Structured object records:
══════
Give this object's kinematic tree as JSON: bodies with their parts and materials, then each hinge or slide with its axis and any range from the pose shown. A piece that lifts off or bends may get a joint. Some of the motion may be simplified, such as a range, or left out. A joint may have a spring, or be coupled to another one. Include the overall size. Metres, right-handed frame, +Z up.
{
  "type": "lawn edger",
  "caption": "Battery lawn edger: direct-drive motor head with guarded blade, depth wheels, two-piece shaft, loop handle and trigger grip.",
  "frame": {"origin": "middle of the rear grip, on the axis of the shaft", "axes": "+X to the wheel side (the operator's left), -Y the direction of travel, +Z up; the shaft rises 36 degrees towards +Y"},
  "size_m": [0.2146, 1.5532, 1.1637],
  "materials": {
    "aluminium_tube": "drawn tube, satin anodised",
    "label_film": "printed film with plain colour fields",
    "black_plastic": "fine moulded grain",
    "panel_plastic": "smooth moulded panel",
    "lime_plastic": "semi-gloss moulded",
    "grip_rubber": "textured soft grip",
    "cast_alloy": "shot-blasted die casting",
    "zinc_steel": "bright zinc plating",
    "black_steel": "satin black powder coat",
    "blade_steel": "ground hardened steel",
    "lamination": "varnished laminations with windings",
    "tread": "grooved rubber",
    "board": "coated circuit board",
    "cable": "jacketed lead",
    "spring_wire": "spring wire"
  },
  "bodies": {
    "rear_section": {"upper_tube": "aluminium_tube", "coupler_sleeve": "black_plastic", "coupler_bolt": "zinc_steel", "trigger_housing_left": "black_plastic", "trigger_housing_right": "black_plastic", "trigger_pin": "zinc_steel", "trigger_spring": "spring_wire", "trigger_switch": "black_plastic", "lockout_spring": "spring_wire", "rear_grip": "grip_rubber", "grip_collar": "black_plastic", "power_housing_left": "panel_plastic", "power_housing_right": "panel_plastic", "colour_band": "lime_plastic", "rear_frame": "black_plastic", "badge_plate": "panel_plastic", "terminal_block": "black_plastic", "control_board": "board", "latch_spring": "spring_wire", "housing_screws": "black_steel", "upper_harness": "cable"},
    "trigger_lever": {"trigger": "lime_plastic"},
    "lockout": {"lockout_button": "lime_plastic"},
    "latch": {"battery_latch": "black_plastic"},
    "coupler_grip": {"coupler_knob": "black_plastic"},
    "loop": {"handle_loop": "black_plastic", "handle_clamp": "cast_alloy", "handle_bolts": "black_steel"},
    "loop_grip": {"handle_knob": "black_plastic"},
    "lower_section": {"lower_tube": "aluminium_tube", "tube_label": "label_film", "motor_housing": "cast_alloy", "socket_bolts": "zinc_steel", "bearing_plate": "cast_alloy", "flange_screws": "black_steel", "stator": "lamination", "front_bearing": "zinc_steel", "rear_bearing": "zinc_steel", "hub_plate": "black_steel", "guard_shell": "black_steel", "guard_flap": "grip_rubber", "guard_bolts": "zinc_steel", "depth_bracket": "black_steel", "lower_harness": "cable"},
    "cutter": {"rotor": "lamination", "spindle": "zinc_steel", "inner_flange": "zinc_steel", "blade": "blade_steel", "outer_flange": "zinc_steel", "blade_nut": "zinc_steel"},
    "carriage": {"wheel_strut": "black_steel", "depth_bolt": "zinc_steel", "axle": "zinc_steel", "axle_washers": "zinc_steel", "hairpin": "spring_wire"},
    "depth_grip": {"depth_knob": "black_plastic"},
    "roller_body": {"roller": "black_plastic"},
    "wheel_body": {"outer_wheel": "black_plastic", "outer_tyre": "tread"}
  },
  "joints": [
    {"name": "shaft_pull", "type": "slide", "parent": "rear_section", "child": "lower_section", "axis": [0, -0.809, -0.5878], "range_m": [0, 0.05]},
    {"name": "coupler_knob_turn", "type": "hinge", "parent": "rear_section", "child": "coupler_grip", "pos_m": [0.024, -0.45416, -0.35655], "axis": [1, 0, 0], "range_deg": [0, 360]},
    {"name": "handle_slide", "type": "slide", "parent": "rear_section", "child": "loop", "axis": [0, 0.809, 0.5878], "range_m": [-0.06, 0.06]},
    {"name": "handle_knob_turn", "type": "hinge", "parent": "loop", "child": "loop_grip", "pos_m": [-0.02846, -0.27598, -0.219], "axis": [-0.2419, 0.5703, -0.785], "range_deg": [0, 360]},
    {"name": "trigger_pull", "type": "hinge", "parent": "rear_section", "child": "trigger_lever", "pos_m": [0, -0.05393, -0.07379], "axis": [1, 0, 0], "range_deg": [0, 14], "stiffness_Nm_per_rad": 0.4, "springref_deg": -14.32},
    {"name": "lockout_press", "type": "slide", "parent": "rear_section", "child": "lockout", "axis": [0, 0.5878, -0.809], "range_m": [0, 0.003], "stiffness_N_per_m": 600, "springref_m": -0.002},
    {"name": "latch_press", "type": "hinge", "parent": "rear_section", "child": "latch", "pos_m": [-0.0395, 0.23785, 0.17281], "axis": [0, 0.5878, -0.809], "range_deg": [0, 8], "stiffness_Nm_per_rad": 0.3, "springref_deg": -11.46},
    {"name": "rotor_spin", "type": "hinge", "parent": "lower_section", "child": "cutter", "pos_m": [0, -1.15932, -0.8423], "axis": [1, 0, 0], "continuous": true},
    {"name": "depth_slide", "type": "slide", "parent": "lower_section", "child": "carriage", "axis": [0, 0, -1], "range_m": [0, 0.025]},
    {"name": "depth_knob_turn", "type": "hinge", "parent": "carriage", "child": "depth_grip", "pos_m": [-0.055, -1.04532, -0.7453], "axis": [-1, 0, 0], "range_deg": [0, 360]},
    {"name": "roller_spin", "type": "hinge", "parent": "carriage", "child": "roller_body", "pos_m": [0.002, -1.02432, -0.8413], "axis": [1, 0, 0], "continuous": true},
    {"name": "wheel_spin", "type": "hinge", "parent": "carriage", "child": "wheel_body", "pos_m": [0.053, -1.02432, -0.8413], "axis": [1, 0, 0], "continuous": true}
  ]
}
══════
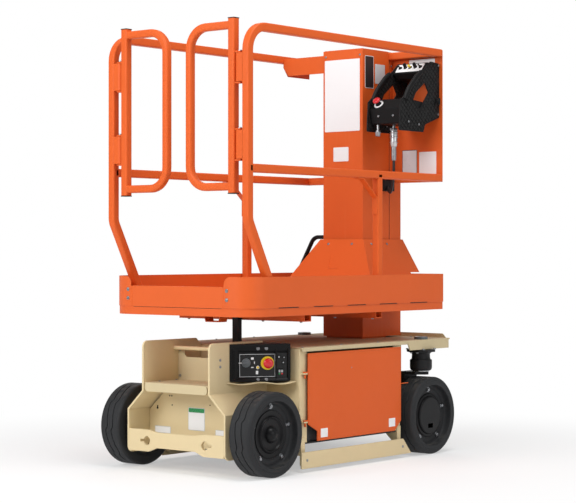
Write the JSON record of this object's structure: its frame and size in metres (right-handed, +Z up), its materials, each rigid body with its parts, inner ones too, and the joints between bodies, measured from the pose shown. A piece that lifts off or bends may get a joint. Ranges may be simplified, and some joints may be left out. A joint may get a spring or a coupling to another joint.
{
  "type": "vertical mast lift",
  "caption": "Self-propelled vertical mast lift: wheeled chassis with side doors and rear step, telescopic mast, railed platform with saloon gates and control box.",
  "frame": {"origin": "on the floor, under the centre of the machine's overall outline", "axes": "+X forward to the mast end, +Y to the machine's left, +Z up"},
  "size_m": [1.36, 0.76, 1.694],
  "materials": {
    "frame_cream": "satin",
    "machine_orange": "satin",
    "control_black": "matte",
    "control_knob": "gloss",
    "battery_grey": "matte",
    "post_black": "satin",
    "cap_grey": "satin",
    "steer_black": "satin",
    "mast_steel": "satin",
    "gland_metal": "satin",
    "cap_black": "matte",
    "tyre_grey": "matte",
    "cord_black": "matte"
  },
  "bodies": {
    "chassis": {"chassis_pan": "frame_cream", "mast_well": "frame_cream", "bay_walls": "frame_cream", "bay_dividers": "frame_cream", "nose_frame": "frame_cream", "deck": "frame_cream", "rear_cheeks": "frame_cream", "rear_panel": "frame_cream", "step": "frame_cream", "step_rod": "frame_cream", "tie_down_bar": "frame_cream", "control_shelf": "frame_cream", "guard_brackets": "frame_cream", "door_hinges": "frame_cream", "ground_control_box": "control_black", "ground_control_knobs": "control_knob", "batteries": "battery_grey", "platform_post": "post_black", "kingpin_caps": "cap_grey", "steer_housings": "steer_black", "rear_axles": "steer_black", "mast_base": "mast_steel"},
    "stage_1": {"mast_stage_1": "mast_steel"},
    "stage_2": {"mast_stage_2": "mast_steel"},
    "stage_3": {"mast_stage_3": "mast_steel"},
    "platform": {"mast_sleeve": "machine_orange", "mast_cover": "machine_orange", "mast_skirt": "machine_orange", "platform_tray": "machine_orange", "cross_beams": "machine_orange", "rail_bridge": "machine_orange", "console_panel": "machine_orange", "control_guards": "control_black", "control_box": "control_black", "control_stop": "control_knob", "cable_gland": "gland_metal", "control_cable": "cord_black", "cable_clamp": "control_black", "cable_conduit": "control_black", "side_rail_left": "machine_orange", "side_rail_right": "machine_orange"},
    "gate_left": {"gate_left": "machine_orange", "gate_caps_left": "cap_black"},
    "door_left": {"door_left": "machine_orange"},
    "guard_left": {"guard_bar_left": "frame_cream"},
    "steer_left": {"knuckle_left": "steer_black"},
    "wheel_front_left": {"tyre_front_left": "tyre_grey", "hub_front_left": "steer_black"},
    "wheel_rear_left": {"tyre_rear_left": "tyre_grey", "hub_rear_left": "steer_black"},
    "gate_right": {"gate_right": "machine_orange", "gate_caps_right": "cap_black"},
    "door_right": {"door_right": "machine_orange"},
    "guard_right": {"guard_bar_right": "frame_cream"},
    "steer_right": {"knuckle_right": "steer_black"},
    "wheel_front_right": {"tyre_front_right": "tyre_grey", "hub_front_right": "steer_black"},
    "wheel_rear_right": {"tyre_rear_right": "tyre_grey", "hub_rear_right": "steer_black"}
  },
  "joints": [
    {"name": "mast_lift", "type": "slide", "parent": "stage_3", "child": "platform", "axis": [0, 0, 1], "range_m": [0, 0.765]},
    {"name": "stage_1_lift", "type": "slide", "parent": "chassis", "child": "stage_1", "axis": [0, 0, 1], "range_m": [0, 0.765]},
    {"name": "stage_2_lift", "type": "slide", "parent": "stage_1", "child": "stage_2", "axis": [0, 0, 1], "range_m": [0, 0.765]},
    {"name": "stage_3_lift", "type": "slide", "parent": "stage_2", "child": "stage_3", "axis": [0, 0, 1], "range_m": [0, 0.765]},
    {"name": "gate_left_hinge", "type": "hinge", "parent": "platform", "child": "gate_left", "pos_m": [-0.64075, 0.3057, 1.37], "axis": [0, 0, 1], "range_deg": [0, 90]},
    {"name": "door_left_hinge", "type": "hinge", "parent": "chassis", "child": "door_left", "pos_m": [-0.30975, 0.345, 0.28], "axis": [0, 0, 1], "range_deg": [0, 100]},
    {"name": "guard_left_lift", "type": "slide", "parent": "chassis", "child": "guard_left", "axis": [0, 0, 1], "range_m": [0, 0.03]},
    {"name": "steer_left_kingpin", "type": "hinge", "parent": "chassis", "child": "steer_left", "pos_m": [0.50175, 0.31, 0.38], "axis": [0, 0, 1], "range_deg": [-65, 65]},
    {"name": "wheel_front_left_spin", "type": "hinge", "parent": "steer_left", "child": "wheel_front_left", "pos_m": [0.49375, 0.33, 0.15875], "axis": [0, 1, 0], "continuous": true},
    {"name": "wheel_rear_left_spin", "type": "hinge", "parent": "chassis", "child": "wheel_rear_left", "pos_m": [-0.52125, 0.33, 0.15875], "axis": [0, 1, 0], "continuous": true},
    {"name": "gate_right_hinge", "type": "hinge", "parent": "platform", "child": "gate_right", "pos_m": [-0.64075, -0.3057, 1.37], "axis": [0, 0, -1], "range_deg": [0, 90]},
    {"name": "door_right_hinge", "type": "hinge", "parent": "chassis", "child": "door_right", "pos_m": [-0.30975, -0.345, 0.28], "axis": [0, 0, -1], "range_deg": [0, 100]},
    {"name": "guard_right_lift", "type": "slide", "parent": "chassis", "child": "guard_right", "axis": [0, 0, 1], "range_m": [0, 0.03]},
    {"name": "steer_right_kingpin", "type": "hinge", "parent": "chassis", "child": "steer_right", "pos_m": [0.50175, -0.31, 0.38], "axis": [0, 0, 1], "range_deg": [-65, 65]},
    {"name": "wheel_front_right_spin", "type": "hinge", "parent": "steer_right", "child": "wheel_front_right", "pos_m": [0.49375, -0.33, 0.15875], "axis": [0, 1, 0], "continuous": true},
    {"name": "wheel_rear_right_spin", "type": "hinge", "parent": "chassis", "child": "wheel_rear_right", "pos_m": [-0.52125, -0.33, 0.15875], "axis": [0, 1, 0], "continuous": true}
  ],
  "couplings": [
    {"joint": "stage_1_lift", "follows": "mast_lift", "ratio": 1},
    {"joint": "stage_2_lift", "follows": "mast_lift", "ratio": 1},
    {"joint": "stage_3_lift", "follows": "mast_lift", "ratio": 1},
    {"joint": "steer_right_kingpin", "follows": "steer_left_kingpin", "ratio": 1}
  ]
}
══════
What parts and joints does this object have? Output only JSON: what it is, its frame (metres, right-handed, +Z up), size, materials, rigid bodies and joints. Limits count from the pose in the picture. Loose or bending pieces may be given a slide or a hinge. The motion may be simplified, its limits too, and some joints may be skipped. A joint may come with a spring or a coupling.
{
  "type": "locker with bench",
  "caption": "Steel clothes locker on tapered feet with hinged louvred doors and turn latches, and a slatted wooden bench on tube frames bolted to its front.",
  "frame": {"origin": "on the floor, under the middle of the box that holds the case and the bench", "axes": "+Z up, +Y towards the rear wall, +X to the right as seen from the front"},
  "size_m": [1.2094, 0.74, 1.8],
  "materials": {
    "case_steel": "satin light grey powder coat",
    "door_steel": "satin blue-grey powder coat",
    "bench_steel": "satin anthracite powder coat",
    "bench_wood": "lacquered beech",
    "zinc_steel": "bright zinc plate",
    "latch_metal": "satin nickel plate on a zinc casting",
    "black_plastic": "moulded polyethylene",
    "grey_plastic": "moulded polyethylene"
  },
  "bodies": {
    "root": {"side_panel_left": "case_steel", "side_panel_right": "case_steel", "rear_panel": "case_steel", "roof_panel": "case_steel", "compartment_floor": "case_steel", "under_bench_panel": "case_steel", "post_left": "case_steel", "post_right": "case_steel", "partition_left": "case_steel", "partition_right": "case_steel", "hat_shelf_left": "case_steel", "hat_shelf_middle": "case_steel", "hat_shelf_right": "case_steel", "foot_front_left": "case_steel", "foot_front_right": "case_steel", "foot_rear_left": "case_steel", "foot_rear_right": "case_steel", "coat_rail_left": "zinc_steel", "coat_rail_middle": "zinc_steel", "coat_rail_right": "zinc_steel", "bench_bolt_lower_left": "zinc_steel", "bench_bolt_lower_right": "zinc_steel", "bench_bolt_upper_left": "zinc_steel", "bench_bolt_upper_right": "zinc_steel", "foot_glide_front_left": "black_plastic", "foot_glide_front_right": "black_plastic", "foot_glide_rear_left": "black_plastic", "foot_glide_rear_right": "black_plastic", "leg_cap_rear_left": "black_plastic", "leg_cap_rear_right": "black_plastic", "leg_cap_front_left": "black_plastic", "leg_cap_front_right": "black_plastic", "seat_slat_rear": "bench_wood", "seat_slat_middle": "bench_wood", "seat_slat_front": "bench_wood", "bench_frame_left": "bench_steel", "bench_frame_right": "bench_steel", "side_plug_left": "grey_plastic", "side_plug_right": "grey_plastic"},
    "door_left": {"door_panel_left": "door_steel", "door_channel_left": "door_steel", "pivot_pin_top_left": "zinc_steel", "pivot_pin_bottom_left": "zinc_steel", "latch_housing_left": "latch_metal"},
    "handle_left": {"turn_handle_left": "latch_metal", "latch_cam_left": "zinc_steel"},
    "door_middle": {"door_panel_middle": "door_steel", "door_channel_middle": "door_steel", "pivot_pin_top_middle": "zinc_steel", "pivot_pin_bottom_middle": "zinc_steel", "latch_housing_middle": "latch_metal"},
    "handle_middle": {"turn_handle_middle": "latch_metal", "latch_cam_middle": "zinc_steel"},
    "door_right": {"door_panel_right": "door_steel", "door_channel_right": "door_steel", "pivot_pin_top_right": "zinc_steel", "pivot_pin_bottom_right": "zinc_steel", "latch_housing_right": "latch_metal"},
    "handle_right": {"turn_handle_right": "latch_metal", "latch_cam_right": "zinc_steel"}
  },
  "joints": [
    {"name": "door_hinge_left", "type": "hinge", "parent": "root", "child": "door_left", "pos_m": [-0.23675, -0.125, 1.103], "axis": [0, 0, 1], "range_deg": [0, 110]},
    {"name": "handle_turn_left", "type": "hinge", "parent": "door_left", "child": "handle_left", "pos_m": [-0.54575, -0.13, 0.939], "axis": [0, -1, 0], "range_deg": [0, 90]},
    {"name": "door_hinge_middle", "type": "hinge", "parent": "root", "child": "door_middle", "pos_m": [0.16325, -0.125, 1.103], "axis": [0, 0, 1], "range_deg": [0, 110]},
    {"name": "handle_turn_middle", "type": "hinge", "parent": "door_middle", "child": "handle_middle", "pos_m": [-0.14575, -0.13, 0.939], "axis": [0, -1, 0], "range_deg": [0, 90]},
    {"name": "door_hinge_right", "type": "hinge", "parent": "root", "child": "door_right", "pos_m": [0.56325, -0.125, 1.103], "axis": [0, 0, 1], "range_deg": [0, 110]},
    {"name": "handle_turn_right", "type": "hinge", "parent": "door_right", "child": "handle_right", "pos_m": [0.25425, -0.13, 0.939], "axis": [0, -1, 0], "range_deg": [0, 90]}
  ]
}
══════
- **WORK INSTRUCTIONS**: Determine how many lines in the listing above hold the string "that", then write only the number.

- **TASK OUTPUT**: 3